# Atomlab Trailking bike report



## Uncle Jimmi (Feb 23, 2006)

I have only been out on my new Atomlab Trailking two times, once at Street Dirt Virt (a true bike park) and once at Transitions Ramp park. On the first night my friends were making comments on how much smoother and more confident I was looking on my new ride. I have been switching bikes almost every year and it usually takes me a month or more to completely get to know and trust the feel of a new bike. The Trailking however felt as if I found something I didn't even know was missing. The Atomlab Trailking does not act like a mountain bike, more like a BMX bike with 26 inch wheels. I say that because on the second time out I was riding better than I have ever ridden in a skate park before.
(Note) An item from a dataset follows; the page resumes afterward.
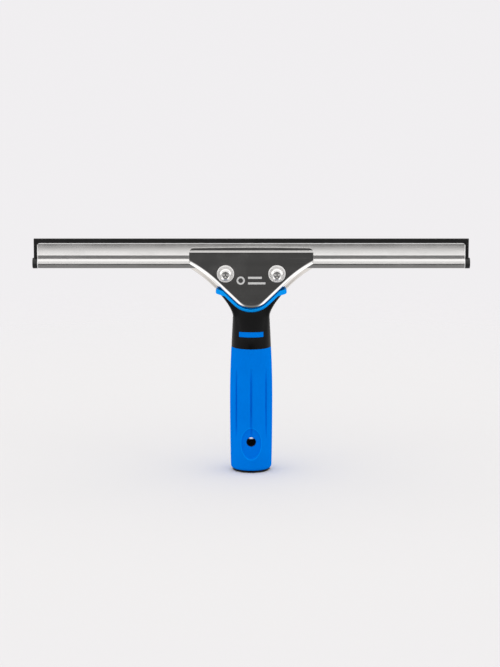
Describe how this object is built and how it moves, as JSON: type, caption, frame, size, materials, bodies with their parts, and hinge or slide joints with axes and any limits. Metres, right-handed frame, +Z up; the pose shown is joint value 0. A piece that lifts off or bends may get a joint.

Even at the peak of my BMX riding days, I never experienced progression at such a pace.
The bike comes complete with Atomlab GI cranks, Pimplite wheels, Trailking pedals, Pimp cro-mo bar, Pimplite stem, and a Marzocchi DJ 2 fork. 
I removed a link from the chain witch sets the wheel in the perfect spot. I changed the tires and added an Atomlab mech. front disc brake in white to match the bike.
The Trailking also comes as a SS with 28 - 13 sprockets. I ordered a 25t front sprocket and will get another chain for riding skinnies. 
The design of the frame provides a stiffness like aluminum with the vibration killing feel you can only get from cro-mo. Any aluminum hard tail that I have ever owned has completely blown out or even snapped into pieces after one year. I have a feeling this frame will be good to go for years to come.
The Atomlab company is focused on quality that works for core riders. They have no interest in developing road bikes, townies, or recumbent bikes and they are not concerned with what the mass market wants. They do want to find the fine line of balance between strength, weight, and agility in all their products. Atomlab understands the need for individuality and offers many choices of color combinations throughout their product line. The Lab also takes your budget into consideration without compromising quality. If you ever see me out and about, just ask me to let you take it for a spin and you will quickly see for yourself how incredible it really is.
Some videos will be coming soon but for now here are a few pics.


----------



## the_godfather (Jan 19, 2007)

very cool


----------



## gop427 (Jan 16, 2006)

Lookin' real good Jimmi! Glad to hear you're taking to your new rig so well:thumbsup: Looking forward to those vids


----------